One of the most controversial questions to be addressed at the World Economic Forum 2018 in Davos is:
Can we have a financial crisis in 2018?
After some hesitation and reflection, I decided to offer an assessment on the various themes that has occupied mainstream financial discussions around the world, based on my experience and expertise.
I hope to provide bimonthly presentations. As it relates my subsequent presentations, my reflections will address macroeconomic themes in general. My focus, however, will be centered around crypto-currencies and their short term and long term implications.
Today I seek to analyze the two main positions on the notion - Can we have a financial crisis in 2018?
Let us proceed with the discussion of the main arguments of the optimists and skeptics about the possibility of a crisis in the short term.
Presently, it is highly unlikely any economist, or even the most accomplished experts, are able to predict with certainty a global financial crisis similar to that of 2000, 2008 and others. Complex financial and economic situations depend on multiple factors, notwithstanding extenuating phenomena like threats of war (for example: the USA verses North Korea) Market prices are unable to fully factor in the cost of these circumstances.
Firstly, let us reflect on the arguments for the possibility of a Financial Crisis in 2018:
Optimists, here, tend to believe the possibilities of a crisis are remote. They do not detect critical imbalances and instability today that can give rise to a reversal of the current financial situation.
1. The global financial system has a lot of liquidity, as the main central banks have developed a very expansive monetary policy.
2. Based on forecasts, world GDP is expected to increase by 3.9% this year; this is said to be the best year of the last decade.
3. Strong generalized growth is now occurring across the world because countries have implemented policies and framework in the past and are now reaping the benefits.
4. Comprehensive growth is now occurring worldwide, in the Americas (North and Central) throughout Europe and Asia, and in particular Japan.
5. Banks are not given as much leverage as in the past. There are now strict regulatory policies
6. Very low interest rates stimulate economic growth worldwide, because they are now adopted in most regions of the globe.
Now let us look at the evidence for the skeptics' arguments for a short-term financial crisis:
"Governments no longer control their monetary policies, black clouds approach” (Risk report of the World Forum)
1. In the last 10 years, the main Central Banks of the world (EU, Europe, Japan) have developed an extremely aggressive liquidity-injecting monetary policy facilitated through very low interest rates. This will be unsustainable, as full employment is already being achieved in some regions, particularly in the USA.

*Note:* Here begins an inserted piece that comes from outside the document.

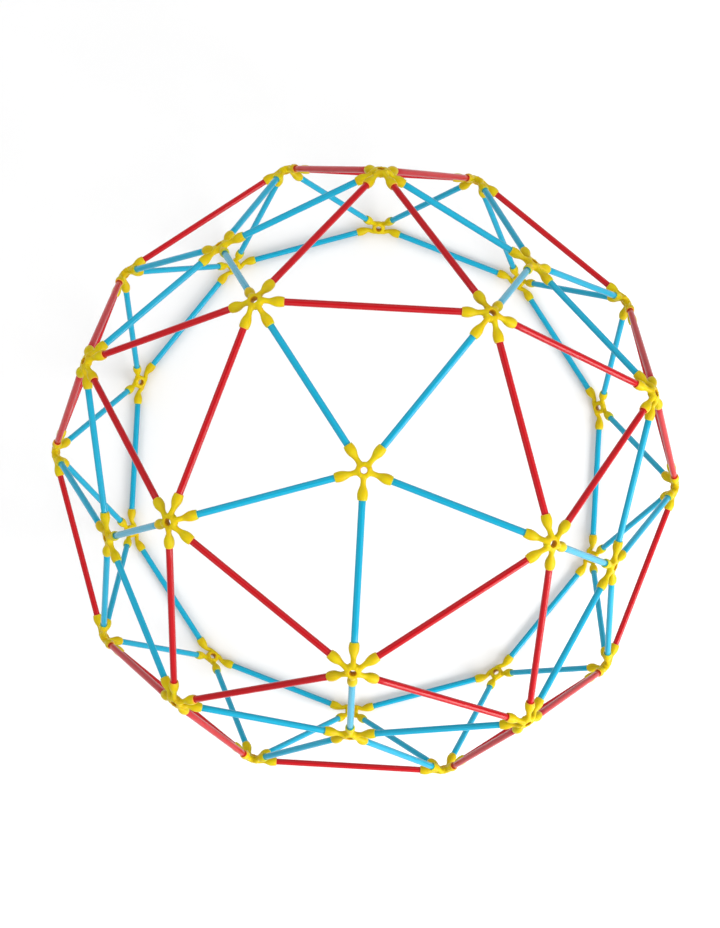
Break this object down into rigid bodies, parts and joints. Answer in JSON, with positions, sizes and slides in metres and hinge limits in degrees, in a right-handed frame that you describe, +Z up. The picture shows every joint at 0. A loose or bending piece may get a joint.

The 3 main Central Banks of the World have very high levels of debt, debt extending beyond the criteria of reasonableness. In accumulation they bought about 8.35 Trillions of USD and injected it into the world economy particularly in the: USA, Europe, Japan. Their GDP in this same 10 year period only grew about 2.2 Trillions. The rest was distributed by the other Regions.
2. The price of shares \ assets at World-wide level were very high, with a large ratio compared to profit. In the last decade the value of companies in the Stock Exchange has gone from 35 Trillion USD to a forecast of 85 trillion USD at the end of this quarter. This is what constitutes a large “bubble” in power.
3. The new tax policies in the US, tax exemption for companies are very aggressive and not compatible with further growth of net domestic product, as it is almost full employment and entail a rapid deterioration of its domestic savings.
4. China also chose to use its domestic savings by way of macroeconomic policy to heavily invest domestically.